1 Reported in 207 N.W. 185. Certiorari to the Industrial Commission to review its order denying the relator compensation under the Workmen's Compensation Act.
The case was here before. Klika v. Ind. School Dist. 161 Minn. 461,202 N.W. 30. Upon its remand the parties submitted it to the commission on the same evidence; and it found against the relator.
We have re-examined the evidence aided by the views expressed by the commission and the oral arguments and briefs of counsel. The facts are stated in the former opinion and need not be rehearsed; nor do we review the cases there cited and discussed.

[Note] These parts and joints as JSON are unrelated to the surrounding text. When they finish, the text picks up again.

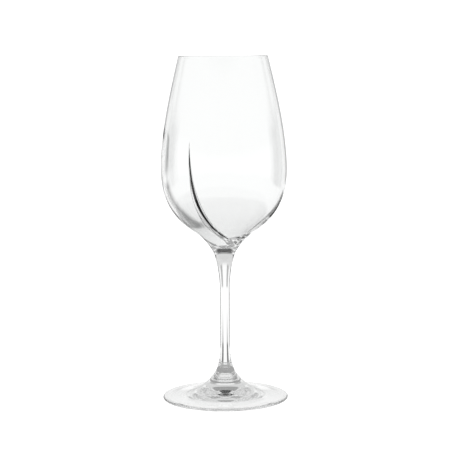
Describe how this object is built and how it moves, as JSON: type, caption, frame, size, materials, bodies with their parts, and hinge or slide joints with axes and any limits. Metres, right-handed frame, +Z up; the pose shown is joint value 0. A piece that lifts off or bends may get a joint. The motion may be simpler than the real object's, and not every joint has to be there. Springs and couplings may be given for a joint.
{
  "type": "wine glass",
  "caption": "Clear stemmed wine glass with a tall tapered bowl, a raised aerating wave inside its lower wall, a slim flared stem and a wide round foot.",
  "frame": {"origin": "centre of the foot, on the plane that the glass stands on", "axes": "+Z up along the stem to the bowl's lip; -Y towards the side of the bowl that shows the wave's crest left of centre"},
  "size_m": [0.088, 0.088, 0.24],
  "materials": {
    "clear_glass": "fire-polished clear crystal glass"
  },
  "bodies": {
    "root": {"bowl": "clear_glass", "stem": "clear_glass", "foot": "clear_glass"}
  },
  "joints": []
}
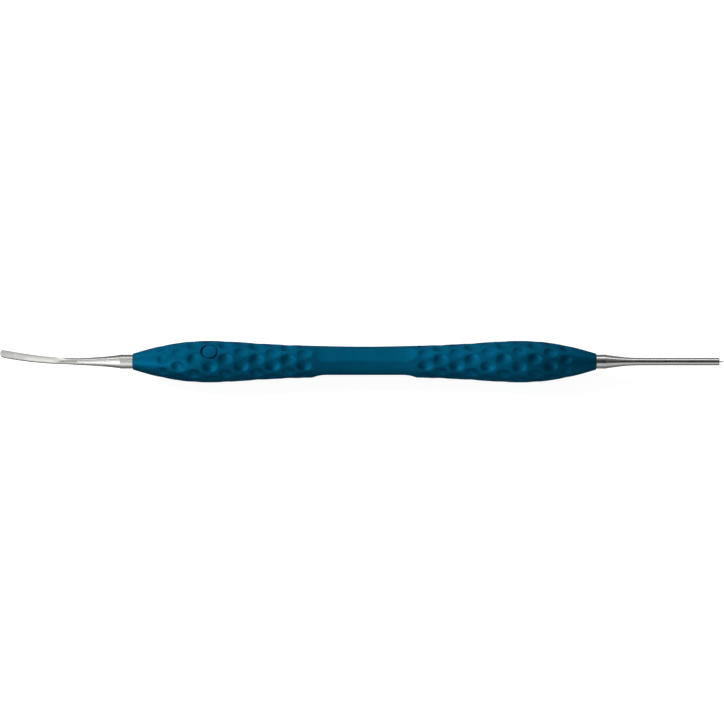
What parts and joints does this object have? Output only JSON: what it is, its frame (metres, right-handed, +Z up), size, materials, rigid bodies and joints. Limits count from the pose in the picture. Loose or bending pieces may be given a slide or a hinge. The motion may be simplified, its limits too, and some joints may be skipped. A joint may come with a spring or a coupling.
{
  "type": "dental elevator",
  "caption": "Slim double-ended dental elevator with a dimpled polymer grip, a curved steel blade at one end and a straight steel rod with a fine point at the other.",
  "frame": {"origin": "on the instrument's axis, halfway along the grip, which is the middle of its box within a millimetre", "axes": "+X along the axis from the blade to the rod, +Z up through the middle of the identification disc and of one waist flat, and the blade curves up towards +Z"},
  "size_m": [0.1772, 0.0102, 0.0104],
  "materials": {
    "grip_polymer": "satin moulded polymer, deep petrol blue",
    "disc_polymer": "satin moulded polymer, the grip's blue",
    "tag_ceramic": "dark moulded capsule",
    "tube_steel": "drawn stainless tube",
    "working_steel": "satin stainless steel",
    "seal_rubber": "dark fluoroelastomer"
  },
  "bodies": {
    "root": {"grip": "grip_polymer", "id_disc": "disc_polymer", "id_tag": "tag_ceramic", "core_tube": "tube_steel", "elevator_blade": "working_steel", "probe_rod": "working_steel", "probe_point": "working_steel", "blade_seal": "seal_rubber", "rod_seal": "seal_rubber"}
  },
  "joints": []
}
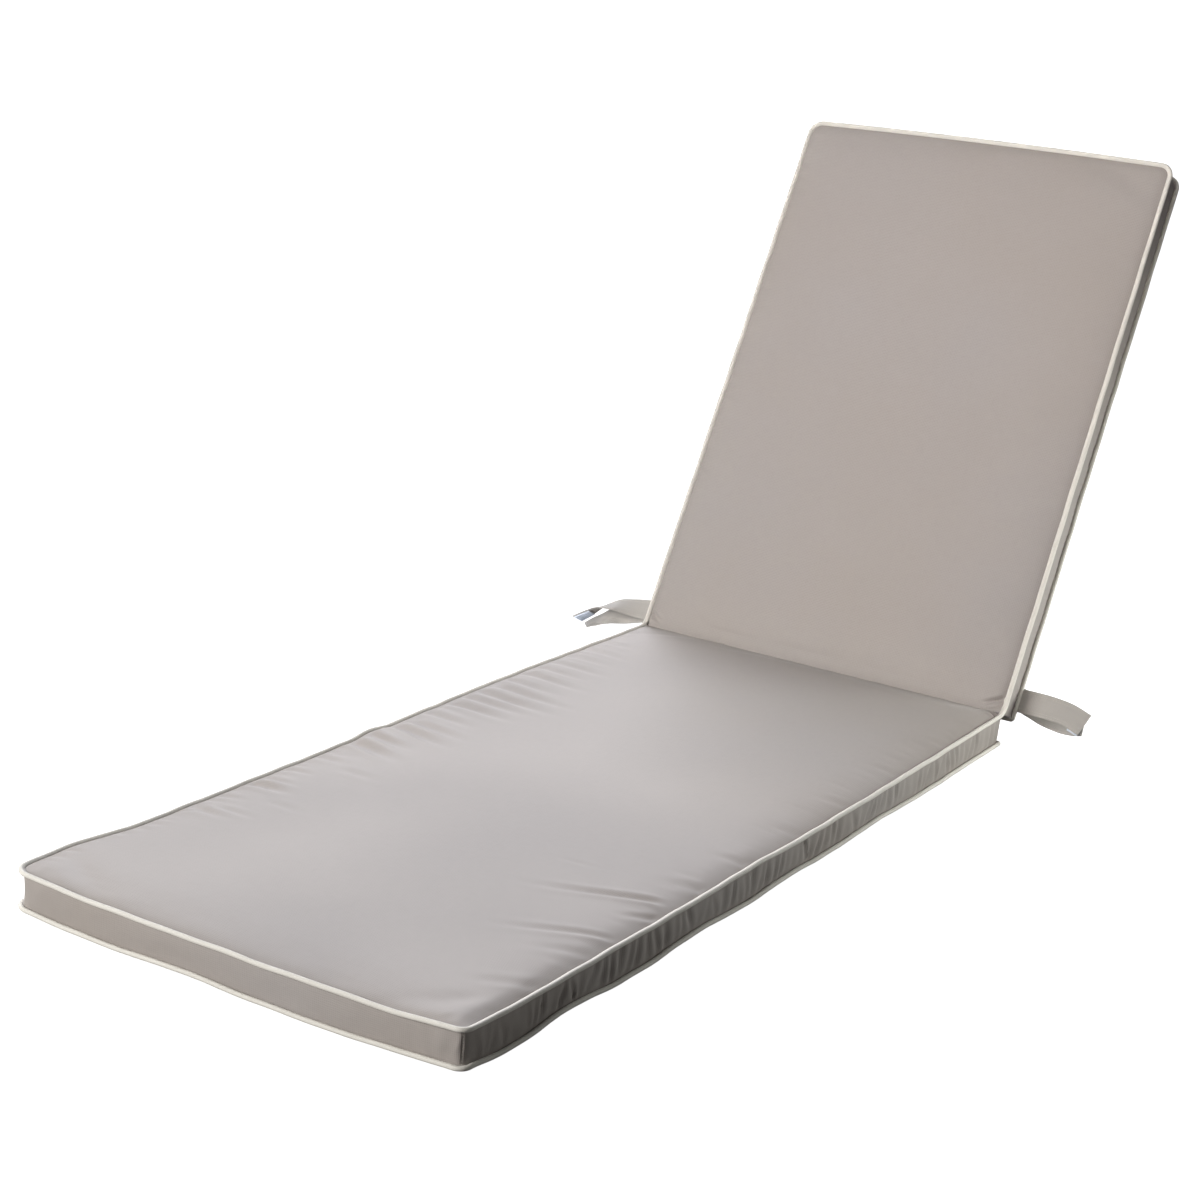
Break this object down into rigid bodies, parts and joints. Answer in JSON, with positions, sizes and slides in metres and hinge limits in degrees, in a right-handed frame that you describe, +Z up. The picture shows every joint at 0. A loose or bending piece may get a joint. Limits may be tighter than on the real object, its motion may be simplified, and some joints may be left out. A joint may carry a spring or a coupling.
{
  "type": "sun lounger cushion",
  "caption": "Long flat seat cushion with a hinged back section raised at its crease, piped seams, padded cover and tie straps at the hinge.",
  "frame": {"origin": "the middle of the seat's flat underside, on the surface that the cushion lies on", "axes": "+Y from the foot end to the hinge and the raised back, +X to the right seen from the foot, +Z up"},
  "size_m": [0.7804, 1.6408, 0.7404],
  "materials": {
    "cover_fabric": "taupe grey woven polyester, matt with a faint sheen",
    "piping_cord": "cream fabric-covered piping, matt",
    "tie_fabric": "taupe grey woven strap with stitched edges",
    "hook_pad": "pale hook tape"
  },
  "bodies": {
    "root": {"cushion": "cover_fabric", "piping_top": "piping_cord", "piping_seat_underside": "piping_cord", "piping_back_rear": "piping_cord", "tie_right_front": "tie_fabric", "tie_right_rear": "tie_fabric", "tie_left_upper": "tie_fabric", "tie_left_lower": "tie_fabric", "hook_pad_left": "hook_pad", "hook_pad_right": "hook_pad"}
  },
  "joints": []
}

There is no indication of fraud or shamming on the part of Klika. The record is free of a suggestion to that effect, or of a basis for it. His testimony should be credited. If true, it is evident that the *Page 56 tear which he felt in his right groin when the wheel of his wheelbarrow got locked in the sticky gumbo was the result of the strain then experienced; and that the strain was the exciting or immediate cause of the rupture from which he was suffering when he went to a physician a week later. The medical testimony accords, we think, with this view. Since our former opinion we have decided Frederickson v. Burns Lumber Co. 163 Minn. 394,204 N.W. 161, another hernia case. We there said:
"It may be that the referee was impressed by the medical theory that hernia is due to disease or congenital weakness; so much so at least that seldom, if ever, is it attributable to trauma alone. However well founded that notion may be from the medical standpoint, the compensation law is concerned not at all with the initial or contributing cause of the disease, (to call it that), but solely with the immediate or exciting cause of the occupational disability."
It may be conceded that Klika was predisposed at the time to a hernia; that a hernia likely would have developed sometime, perhaps soon; that his condition, call it a disease if we should, was progressive and progressing; and that a hernia was gradually developing and would soon manifest itself. But conceding all this, if the strain to which he was subjected caused its development so that he had a hernia when his physician examined him, the strain was the immediate and exciting cause, the cause which satisfies the compensation act. That compensation follows when an accident is the exciting or immediate cause of the development of a hernia, and that a medical classification of hernia as a disease does not affect the application of the compensation act, was held on the former appeal; and in Wilkins v. Ben's Home Oil Co. supra, page 41, the subject is discussed at such length as to preclude the necessity of further consideration.
Applying the law, as we have from time to time stated it, to the evidence before us but one judicial result is permitted. There should be compensation.
The case is remanded with directions to proceed with an award of compensation. An attorney's fee of $50 is allowed.